Data provided |

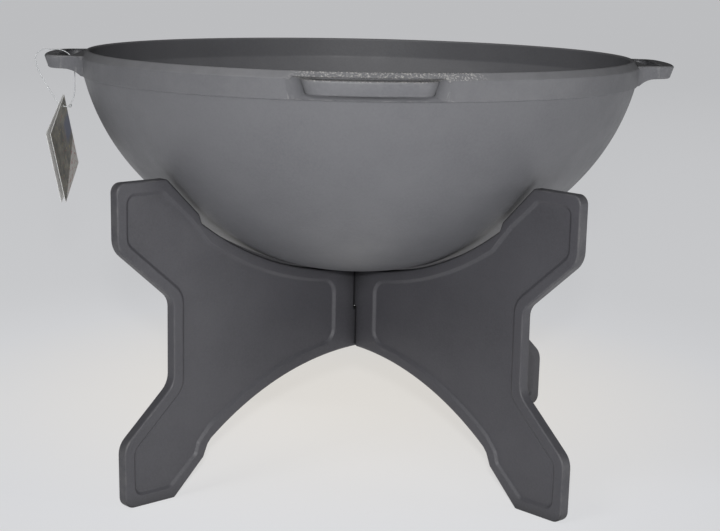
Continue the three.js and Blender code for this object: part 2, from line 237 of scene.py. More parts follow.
def counterclockwise(points):
    p = np.array(points)
    q = np.roll(p, -1, 0)
    area = np.sum(p[:, 0] * q[:, 1] - q[:, 0] * p[:, 1])
    return list(map(tuple, p if area > 0 else p[::-1]))


# ---------------------------------------------------------------- meshes

class Shell:
    """Points in millimetres and faces of one closed mesh."""

    def __init__(self):
        self.points, self.faces = [], []

    def ring(self, points):
        start = len(self.points)
        self.points.extend(tuple(p) for p in points)
        return list(range(start, len(self.points)))

    def strip(self, a, b):
        """Quads between two closed rings of equal length."""
        n = len(a)
        self.faces.extend((a[i], a[(i + 1) % n], b[(i + 1) % n], b[i]) for i in range(n))

    def cap(self, rings, flip=False):
        """A flat face inside the first ring, with the other rings as holes."""
        loops = [[Vector(self.points[i]) for i in ring] for ring in rings]
        index = [i for ring in rings for i in ring]
        for a, b, c in geometry.tessellate_polygon(loops):
            face = (index[a], index[b], index[c])
            self.faces.append(face[::-1] if flip else face)

    def object(self, name):
        mesh = bpy.data.meshes.new(name)
        mesh.from_pydata([[c * MM for c in p] for p in self.points], [], self.faces)
        return finished(name, mesh)


def finished(name, mesh):
    """An object for the mesh, with its faces turned outwards."""
    bm = bmesh.new()
    bm.from_mesh(mesh)
    bmesh.ops.remove_doubles(bm, verts=bm.verts, dist=1e-7)
    bmesh.ops.recalc_face_normals(bm, faces=bm.faces)
    bm.to_mesh(mesh)
    bm.free()
    obj = bpy.data.objects.new(name, mesh)
    bpy.context.scene.collection.objects.link(obj)
    return obj


def smooth(obj, sharp=math.radians(34)):
    """Smooth shading that keeps flat faces flat and creases sharp."""
    obj.data.shade_smooth()
    obj.data.set_sharp_from_angle(angle=sharp)
    weighted = obj.modifiers.new("normals", "WEIGHTED_NORMAL")
    weighted.keep_sharp = True
    weighted.weight = 90
    return obj


def rounding(edge, steps=4):
    """(inset, height below the flat face) pairs across a rounded edge, flat face last."""
    angles = np.linspace(0, math.pi / 2, steps + 1)
    return [(edge * (1 - math.cos(a)), edge * (1 - math.sin(a))) for a in angles]


def slab(shell, outline, low, high, edge, place):
    """A slab with rounded edges between two heights. place(points, height) puts an outline in space."""
    below = [(d, low + drop) for d, drop in reversed(rounding(edge))]
    above = [(d, high - drop) for d, drop in rounding(edge)]
    rings = [shell.ring(place(inset(outline, d), h)) for d, h in below + above]
    for a, b in zip(rings, rings[1:]):
        shell.strip(a, b)
    return rings[0], rings[-1]


def flat(points, height):
    return [(x, y, height) for x, y in points]


def lathe(shell, section, segments=BOWL_SEGMENTS):
    """Revolves a closed section (radius, height) about Z. Points on the axis become poles."""
    angles = np.arange(segments) * 2 * math.pi / segments
    rings = []
    for radius, height in section:
        if radius < 1e-9:
            rings.append(shell.ring([(0, 0, height)]) * segments)
        else:
            rings.append(shell.ring([(radius * math.cos(a), radius * math.sin(a), height) for a in angles]))
    for a, b in zip(rings, rings[1:] + rings[:1]):
        if a[0] == a[1] and b[0] == b[1]:
            continue
        for i in range(segments):
            j = (i + 1) % segments
            corners = dict.fromkeys((a[i], a[j], b[j], b[i]))
            shell.faces.append(tuple(corners))


def combine(target, tool, operation):
    """Boolean of two closed meshes. The tool is removed."""
    cut = target.modifiers.new(operation, "BOOLEAN")
    cut.operation = operation
    cut.object = tool
    cut.solver = "MANIFOLD"
    result = bpy.data.meshes.new_from_object(target.evaluated_get(bpy.context.evaluated_depsgraph_get()))
    target.modifiers.remove(cut)
    target.data = result
    bpy.data.objects.remove(tool)
    return target


# ---------------------------------------------------------------- bowl

def wall_arcs(depth, rim):
    """The wall's section from the bowl's axis up to the rim's height, set in by a depth."""
    centre = BOWL_BOTTOM + BOTTOM_RADIUS
    offset = BOTTOM_RADIUS - SHOULDER_RADIUS
    x, y = offset * math.sin(BOTTOM_ANGLE), centre - offset * math.cos(BOTTOM_ANGLE)
    join = BOTTOM_ANGLE - math.pi / 2
    top = math.asin((rim - y) / (SHOULDER_RADIUS - depth))
    bottom = arc(0, centre, BOTTOM_RADIUS - depth, -math.pi / 2, join, 30)
    bottom[0] = (0, bottom[0][1])
    return bottom + arc(x, y, SHOULDER_RADIUS - depth, join, top, 16)[1:]


def bowl_shell():
    outside = wall_arcs(0, COLLAR_BOTTOM)
    inside = wall_arcs(WALL, COLLAR_BOTTOM + 4)[::-1]
    rim = [
        (*outside[-1], 0.6),
        (COLLAR_RADIUS - COLLAR_DRAFT, COLLAR_BOTTOM, 1.0),
        (COLLAR_RADIUS, COLLAR_TOP, 1.8),
        (CREST_RADIUS, HEIGHT, 1.8),
        (MOUTH_RADIUS, HEIGHT, 1.9),
        (*inside[0], 8),
    ]
    shell = Shell()
    lathe(shell, filleted([*outside[:-1], *rim, *inside[1:]], math.radians(24)))
    return shell.object("bowl")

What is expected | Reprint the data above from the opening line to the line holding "self.points, self.faces = [], []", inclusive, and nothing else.

Response to the task |
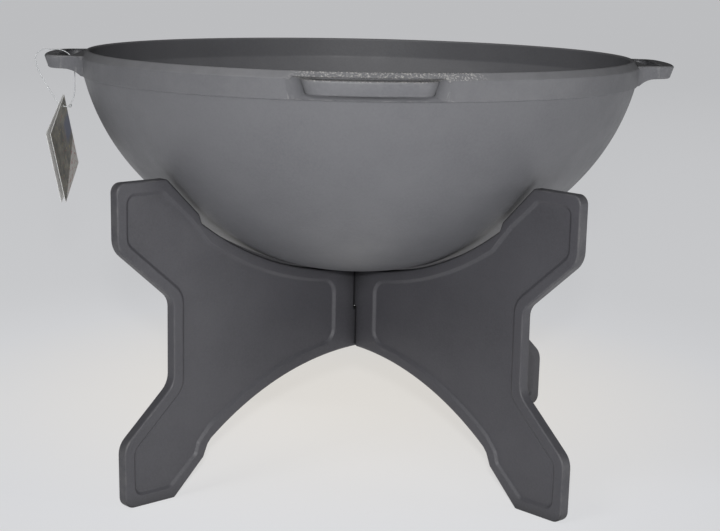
Continue the three.js and Blender code for this object: part 2, from line 237 of scene.py. More parts follow.
def counterclockwise(points):
    p = np.array(points)
    q = np.roll(p, -1, 0)
    area = np.sum(p[:, 0] * q[:, 1] - q[:, 0] * p[:, 1])
    return list(map(tuple, p if area > 0 else p[::-1]))


# ---------------------------------------------------------------- meshes

class Shell:
    """Points in millimetres and faces of one closed mesh."""

    def __init__(self):
        self.points, self.faces = [], []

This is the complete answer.